» WORKING DATA
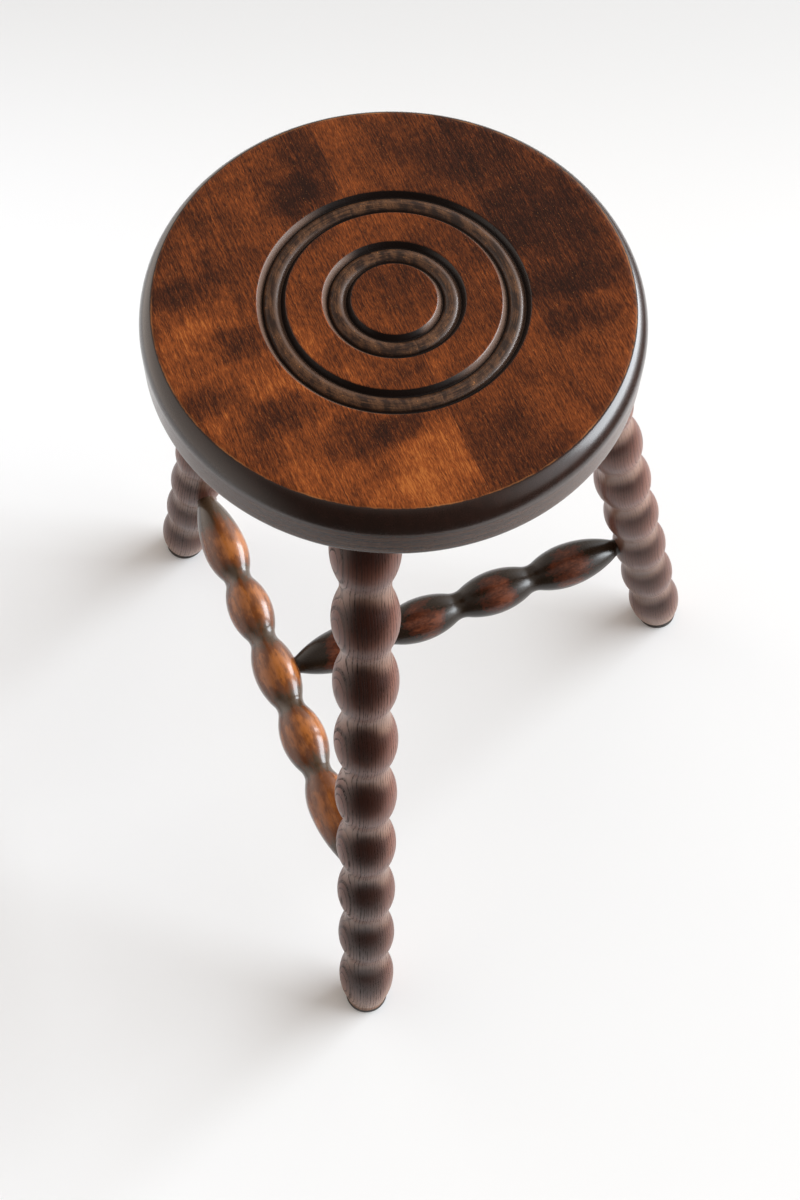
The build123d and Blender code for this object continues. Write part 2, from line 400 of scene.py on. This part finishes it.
# The stained face and its figure, the boards' joints, the blackened rim, the rings and the plain underside,
# all from the place in the seat.
def seatMaterial():
    material, paint = newMaterial("seatStain")
    colours, amount, width = seat["colours"], seat["tone"], seat["boardWidth"]
    local = paint.vector("SUBTRACT", paint.place(), (0, seat["centre"] * mm, seat["height"] * mm))
    x, y, z = paint.parts(local)
    radius = paint.length(paint.vector("MULTIPLY", local, (1, 1, 0)))
    board = paint.math("FLOOR", y / (width * mm))
    own = paint.vector("ADD", local, paint.join(*(board * shift for shift in seat["boardShift"])))

    # curly figure: wide bands across the grain, bent by a slow noise
    bent = paint.noise(own, (60, 60, 60))
    curl = paint.noise(paint.vector("ADD", own, paint.join(bent * 0.05, 0, 0)), (26, 85, 60), 3.0, 0.55)
    cloud = paint.noise(own, (34, 20, 30), 4.0, 0.6, 0.6)

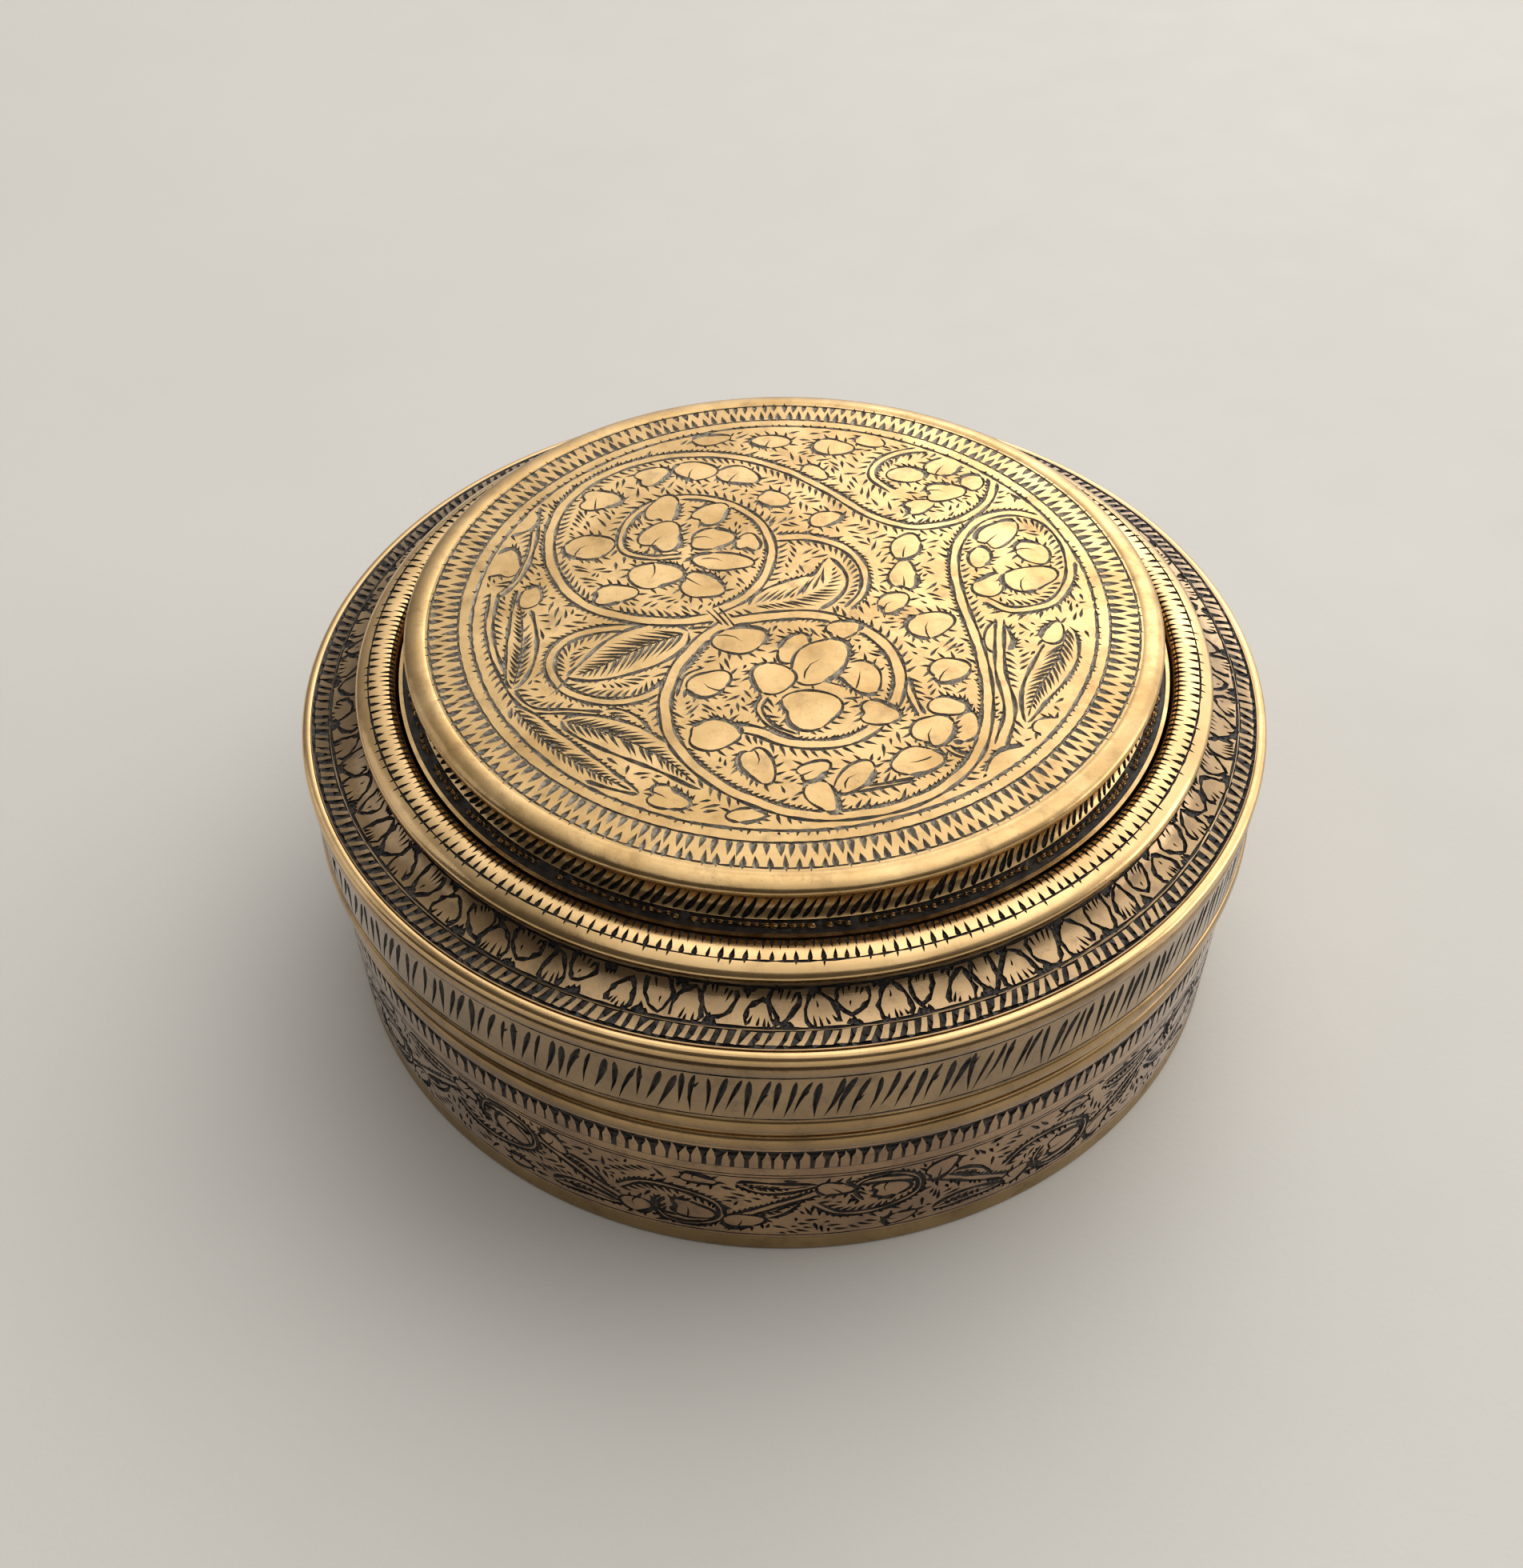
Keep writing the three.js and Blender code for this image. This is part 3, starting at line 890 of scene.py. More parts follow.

» EXERCISE OBJECTIVE
Which lines contain the word "from"? Return each of them.

» IN RESPONSE
The build123d and Blender code for this object continues. Write part 2, from line 400 of scene.py on. This part finishes it.
# all from the place in the seat.